Venue: The Depot Theatre (Marrickville NSW), Apr 19 – 29, 2017
Playwright: Charlie Falkner
Director: Michael Abercromby
Cast: Charlotte Devenport, Charlie Falkner, Andrew Hearle, Grace Victoria
Image by Omnes Photography
Ben is addicted to pornography, an increasingly widespread problem resulting from recent technological advancements, that have allowed unprecedented access to explicit sexual content. Unable to conduct a healthy relationship with his girlfriend, he decides to break things off, but Ron’s father has just passed away, and timing is a real issue. Charlie Falkner’s Sex Object may not be very sure about what it wishes to say, but its dialogue and characters are certainly amusing. We go on a delightful ride with the youthful foursome, entertained by the things they say and do, and even though we end up at a place quite unexceptional, the journey is ultimately a pleasing one.
The show is energetic, full of effervescence, and we are kept engrossed in each of its very chatty sequences. Director Michael Abercromby is determined to have interchanges occur with great exuberance, which holds the audience’s attention well, but it is doubtful if we ever find an opportunity to invest anything deeper than cheerful laughter. Falkner’s own performance as Ben is charmingly idiosyncratic, like a Millennial Woody Allen, struggling to make sense of his own world, while exposing the dysfunctions that we all share. Playing Gustav is the very funny Andrew Hearle, long-limbed and manic, prancing around the stage with uncontainable enthusiasm, and proving himself to be an awfully infectious presence.
The play beats about the bush, wishing to talk about sex in the modern era, but is unable to get deep and dirty with its ideas.

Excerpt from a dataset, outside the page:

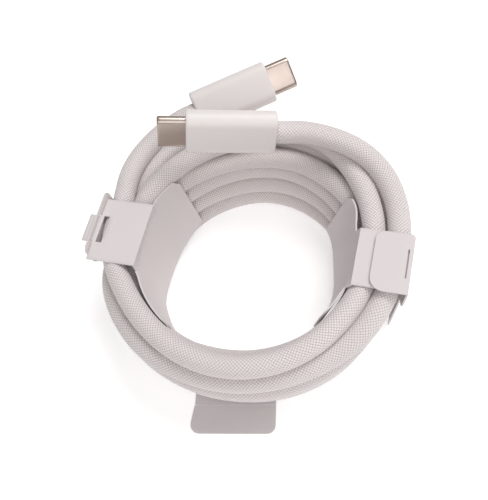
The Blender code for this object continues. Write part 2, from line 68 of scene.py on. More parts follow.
# ------------------------------------------------------------------ the cable's route, hundredths of a mm
ROUTE = [
    (-2285,3836,2173),(-2535,3671,2166),(-2748,3463,2172),(-2926,3224,2188),(-3075,2964,2213),(-3199,2690,2245),
    (-3301,2407,2282),(-3376,2120,2320),(-3422,1828,2355),(-3434,1536,2386),(-3414,1242,2410),(-3373,947,2426),
    (-3330,651,2431),(-3330,350,2427),(-3330,46,2427),(-3300,-257,2427),(-3224,-553,2427),(-3105,-835,2427),
    (-2953,-1100,2433),(-2777,-1349,2436),(-2587,-1586,2436),(-2385,-1811,2434),(-2171,-2023,2432),
    (-1945,-2221,2431),(-1705,-2401,2430),(-1453,-2562,2430),(-1188,-2701,2430),(-911,-2817,2432),
    (-626,-2906,2434),(-333,-2967,2436),(-37,-2997,2439),(261,-2994,2441),(556,-2957,2442),(845,-2886,2442),
    (1124,-2781,2440),(1389,-2646,2439),(1637,-2481,2439),(1867,-2291,2439),(2075,-2078,2440),(2261,-1846,2439),
    (2426,-1597,2436),(2571,-1335,2432),(2693,-1062,2427),(2790,-780,2425),(2859,-490,2426),(2900,-194,2426),
    (2913,105,2427),(2901,404,2427),(2865,702,2428),(2804,997,2428),(2718,1285,2426),(2608,1565,2422),
    (2474,1835,2415),(2318,2093,2406),(2141,2338,2401),(1946,2566,2402),(1733,2773,2410),(1499,2950,2420),
    (1245,3090,2427),(973,3188,2431),(688,3240,2432),(396,3248,2433),(101,3216,2432),(-193,3152,2431),
    (-483,3062,2430),(-767,2954,2430),(-1044,2829,2431),(-1311,2689,2432),(-1566,2530,2433),(-1804,2350,2436),
    (-2022,2146,2438),(-2220,1921,2439),(-2398,1677,2436),(-2556,1418,2425),(-2687,1146,2403),(-2787,864,2365),
    (-2855,576,2314),(-2894,286,2258),(-2903,-3,2202),(-2883,-290,2147),(-2835,-574,2089),(-2759,-851,2033),
    (-2656,-1118,1979),(-2529,-1372,1928),(-2377,-1613,1880),(-2200,-1842,1839),(-1994,-2059,1807),
    (-1762,-2258,1784),(-1507,-2434,1772),(-1210,-2540,1769),(-899,-2613,1772),(-584,-2660,1775),(-269,-2683,1777),
    (42,-2682,1779),(348,-2655,1781),(644,-2598,1784),(929,-2510,1786),(1202,-2396,1791),(1462,-2257,1797),
    (1705,-2095,1807),(1929,-1909,1819),(2129,-1700,1832),(2303,-1468,1847),(2449,-1215,1862),(2567,-945,1878),
    (2656,-660,1892),(2715,-364,1904),(2746,-61,1913),(2748,246,1920),(2722,553,1924),(2666,855,1926),
    (2579,1149,1926),(2457,1426,1925),(2293,1680,1923),(2093,1910,1921),(1867,2119,1919),(1621,2306,1918),
    (1361,2468,1916),(1090,2604,1916),(810,2707,1915),(522,2775,1915),(229,2805,1915),(-67,2800,1915),
    (-363,2765,1915),(-656,2702,1916),(-943,2611,1917),(-1222,2494,1919),(-1492,2353,1921),(-1751,2191,1923),
    (-1994,2008,1923),(-2216,1802,1920),(-2408,1572,1909),(-2562,1318,1890),(-2681,1044,1860),(-2765,757,1816),
    (-2824,467,1764),(-2852,175,1711),(-2851,-112,1662),(-2821,-391,1609),(-2765,-662,1553),(-2681,-928,1494),
    (-2571,-1188,1438),(-2435,-1437,1389),(-2276,-1673,1349),(-2091,-1894,1320),(-1881,-2101,1300),
    (-1623,-2268,1287),(-1340,-2412,1279),(-1042,-2528,1274),(-735,-2615,1272),(-424,-2669,1273),(-111,-2691,1274),
    (198,-2680,1276),(502,-2636,1277),(797,-2559,1279),(1080,-2451,1282),(1348,-2312,1286),(1599,-2146,1294),
    (1830,-1954,1303),(2037,-1739,1315),(2219,-1503,1328),(2374,-1250,1341),(2498,-982,1356),(2592,-701,1370),
    (2653,-413,1383),(2684,-119,1392),(2683,177,1399),(2651,471,1402),(2588,759,1402),(2493,1040,1401),
    (2368,1309,1399),(2214,1565,1397),(2034,1804,1395),(1830,2025,1393),(1605,2225,1391),(1362,2403,1390),
    (1103,2555,1389),(831,2678,1389),(548,2768,1388),(257,2820,1388),(-39,2835,1389),(-336,2812,1389),
    (-629,2756,1390),(-915,2666,1392),(-1190,2547,1393),(-1453,2399,1396),(-1700,2229,1398),(-1931,2039,1398),
    (-2141,1832,1395),(-2326,1607,1387),(-2482,1365,1369),(-2607,1106,1341),(-2700,832,1301),(-2762,541,1249),
    (-2800,234,1196),(-2804,-83,1145),(-2773,-392,1092),(-2710,-684,1032),(-2618,-961,969),(-2501,-1230,911),
    (-2358,-1489,864),(-2186,-1731,831),(-1981,-1942,813),(-1725,-2099,806),(-1442,-2219,806),(-1144,-2312,807),
    (-843,-2384,811),(-544,-2435,816),(-250,-2464,820),(39,-2467,822),(323,-2444,821),(602,-2393,820),
    (876,-2311,818),(1143,-2200,816),(1400,-2059,815),(1645,-1890,815),(1873,-1695,817),(2077,-1477,821),
    (2252,-1238,828),(2393,-983,839),(2493,-713,851),(2552,-432,865),(2572,-144,877),(2556,148,887),(2511,440,894),
    (2441,729,896),(2346,1011,895),(2227,1282,891),(2082,1539,887),(1911,1778,882),(1715,1995,878),(1495,2189,874),
    (1254,2357,872),(994,2495,870),(719,2601,869),(431,2673,869),(137,2711,869),(-161,2713,870),(-456,2681,870),
    (-748,2613,871),(-1031,2513,873),(-1306,2383,874),(-1570,2228,875),(-1820,2049,874),(-2052,1848,870),
    (-2257,1622,860),(-2423,1368,843),(-2554,1094,817),(-2651,808,779),(-2719,516,731),(-2754,221,678),
    (-2757,-74,625),(-2729,-360,571),(-2673,-633,511),(-2591,-895,448),(-2486,-1147,391),(-2360,-1389,347),
    (-2214,-1617,320),(-2045,-1828,310),(-1841,-2014,310),(-1582,-2149,310),(-1290,-2250,310),(-980,-2321,310),
    (-662,-2364,310),(-341,-2380,310),(-21,-2370,310),(293,-2333,310),(598,-2269,310),(892,-2178,310),
    (1170,-2060,310),(1431,-1916,310),(1671,-1749,310),(1888,-1560,310),(2079,-1351,310),(2242,-1123,311),
    (2373,-877,314),(2471,-616,319),(2535,-342,325),(2562,-59,331),(2553,229,337),(2509,516,342),(2431,798,346),
    (2320,1072,348),(2177,1333,350),(2006,1577,351),(1809,1803,351),(1589,2008,351),(1348,2189,351),
    (1091,2346,350),(820,2476,350),(538,2575,350),(246,2640,350),(-50,2670,350),(-347,2663,351),(-641,2621,351),
    (-926,2543,352),(-1198,2429,352),(-1456,2283,351),(-1697,2110,349),(-1925,1915,344),(-2142,1706,337),
    (-2352,1488,327),(-2552,1259,316),(-2739,1016,310),(-2901,749,310),(-3028,456,310),(-3111,138,310),
    (-3144,-195,310),(-3144,-534,310),(-3098,-869,314),(-3007,-1192,331),(-2875,-1500,355),(-2707,-1788,381),
    (-2506,-2053,404),(-2274,-2288,421),(-2015,-2483,430),(-1735,-2636,430),(-1440,-2749,425),(-1137,-2832,417),
    (-831,-2892,409),(-525,-2930,401),(-219,-2945,395),(84,-2938,390),(383,-2907,386),(677,-2850,383),
    (963,-2768,381),(1240,-2659,381),(1505,-2524,382),(1757,-2364,385),(1994,-2180,391),(2212,-1974,402),
    (2410,-1747,419),(2585,-1502,441),(2734,-1241,469),(2855,-966,503),(2944,-680,541),(3002,-386,581),
    (3031,-88,624),(3030,212,667),(3000,512,712),(2941,807,755),(2855,1098,796),(2747,1381,831),(2618,1655,860),
    (2472,1917,881),(2305,2163,896),(2117,2388,905),(1908,2591,909),(1677,2768,911),(1428,2919,910),
    (1163,3043,908),(884,3139,906),(596,3207,903),(301,3246,902),(3,3257,901),(-297,3239,902),(-595,3194,904),
    (-888,3120,907),(-1176,3020,911),(-1455,2896,916),(-1724,2751,922),(-1980,2586,927),(-2219,2403,932),
    (-2438,2201,935),(-2633,1981,936),(-2801,1744,935),(-2941,1493,931),(-3053,1231,924),(-3134,958,915),
    (-3182,673,901),(-3194,373,881),(-3192,57,855),(-3190,-269,834),(-3178,-599,826),(-3134,-922,836),
    (-3054,-1232,855),(-2938,-1521,879),(-2788,-1789,903),(-2604,-2031,922),(-2386,-2245,935),(-2138,-2430,940),
    (-1868,-2590,939),(-1585,-2728,934),(-1293,-2844,928),(-997,-2938,922),(-697,-3009,917),(-396,-3054,913),
    (-94,-3074,910),(206,-3067,907),(502,-3033,905),(794,-2971,903),(1077,-2882,902),(1351,-2766,902),
    (1613,-2625,903),(1859,-2459,905),(2089,-2271,911),(2300,-2061,921),(2489,-1833,937),(2656,-1589,958),
    (2800,-1330,986),(2920,-1058,1018),(3016,-776,1055),(3089,-487,1095),(3140,-190,1140),(3170,110,1186),
    (3180,413,1233),(3174,717,1277),(3148,1019,1318),(3103,1317,1353),(3036,1609,1382),(2943,1890,1404),
    (2822,2156,1419),(2671,2403,1428),(2489,2627,1432),(2277,2823,1433),(2039,2991,1431),(1780,3132,1428),
    (1505,3247,1425),(1218,3340,1423),(924,3415,1423),(625,3476,1424),(324,3524,1426),(22,3558,1428),
    (-279,3576,1430),(-579,3574,1433),(-877,3548,1436),(-1172,3495,1440),(-1461,3416,1444),(-1743,3312,1447),
    (-2015,3185,1448),(-2273,3035,1447),(-2511,2860,1443),(-2724,2662,1439),(-2905,2439,1434),(-3049,2193,1430),
    (-3153,1926,1426),(-3219,1642,1423),(-3252,1345,1421),(-3259,1038,1421),(-3252,723,1418),(-3240,401,1405),
    (-3238,75,1380),(-3236,-245,1356),(-3235,-554,1345),(-3209,-847,1350),(-3150,-1125,1366),(-3052,-1390,1388),
    (-2914,-1642,1412),(-2742,-1883,1433),(-2544,-2114,1449),(-2326,-2333,1459),(-2090,-2531,1462),
    (-1839,-2704,1460),(-1573,-2849,1455),(-1297,-2969,1449),(-1012,-3066,1444),(-721,-3139,1441),
    (-425,-3187,1440),(-126,-3210,1438),(174,-3207,1437),(472,-3177,1436),(766,-3119,1435),(1054,-3035,1434),
    (1333,-2925,1433),(1600,-2791,1433),(1853,-2632,1434),(2091,-2450,1437),(2310,-2247,1442),(2509,-2025,1452),
    (2686,-1787,1468),(2840,-1533,1491),(2969,-1266,1520),(3074,-989,1555),(3153,-702,1595),(3208,-409,1639),
    (3239,-111,1684),(3247,190,1730),(3233,492,1774),(3196,792,1815),(3137,1087,1850),(3051,1373,1879),
    (2936,1647,1901),(2793,1906,1914),(2622,2147,1920),(2427,2369,1919),(2209,2570,1914),(1970,2748,1907),
    (1714,2903,1903),(1444,3034,1903),(1162,3143,1908),(871,3231,1914),(574,3297,1921),(271,3343,1928),
    (-35,3372,1935),(-343,3386,1941),(-650,3386,1947),(-956,3372,1952),(-1258,3342,1956),(-1554,3290,1960),
    (-1839,3212,1962),(-2108,3103,1963),(-2355,2957,1962),(-2573,2774,1959),(-2758,2557,1953),(-2911,2313,1945),
    (-3033,2049,1936),(-3127,1770,1929),(-3197,1481,1925),(-3244,1184,1924),(-3274,882,1924),(-3286,573,1922),
    (-3285,255,1910),(-3282,-67,1885),(-3280,-386,1861),(-3276,-693,1853),(-3237,-983,1865),(-3155,-1258,1891),
    (-3030,-1521,1922),(-2867,-1773,1954),(-2674,-2013,1983),(-2460,-2240,2006),(-2231,-2450,2021),
    (-1987,-2637,2027),(-1727,-2794,2024),(-1450,-2921,2011),(-1160,-3019,1995),(-863,-3094,1979),
    (-563,-3147,1967),(-261,-3176,1958),(40,-3180,1952),(339,-3158,1948),(634,-3109,1945),(923,-3034,1944),
    (1205,-2935,1944),(1478,-2813,1947),(1740,-2672,1957),(1991,-2517,1980),(2231,-2353,2020),(2459,-2179,2077),
    (2670,-1990,2145),(2860,-1779,2215),(3022,-1545,2280),(3155,-1290,2333),(3261,-1016,2372),(3340,-729,2398),
    (3396,-433,2413),(3433,-132,2420),(3451,171,2424),(3451,476,2427),(3430,778,2433),(3385,1077,2443),
    (3313,1368,2459),(3211,1647,2484),(3079,1907,2522),(2915,2143,2577),(2720,2346,2649),(2494,2512,2733),
    (2240,2639,2819),(1963,2727,2899),(1672,2780,2974),(1377,2803,3048),(1084,2794,3121),(799,2747,3195),
    (520,2657,3260),(239,2577,3328),
]
ROUTE = [W(a / 100, b / 100, h / 100) for a, b, h in ROUTE]
CABLE_R = 2.65 * MM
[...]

Taboo subjects are by definition seldom discussed, and as such, we often lack the ability for their articulation. Not only do we lack the language, we lack the philosophy, because silence hampers how we communicate and how we think. It is clear that Sex Object wishes to interrogate something contemporary about our sexualities, at a time when technology and commerce are allowed to penetrate all that is intimate and private, but what it actually does say is insubstantial. In its inevitable and unintended prudishness, we receive instead a barrage of jokes, like children discovering sex, unable to appreciate it for its profundity, indulging instead in its many awkward and silly, although not unenjoyable, thrills and spills.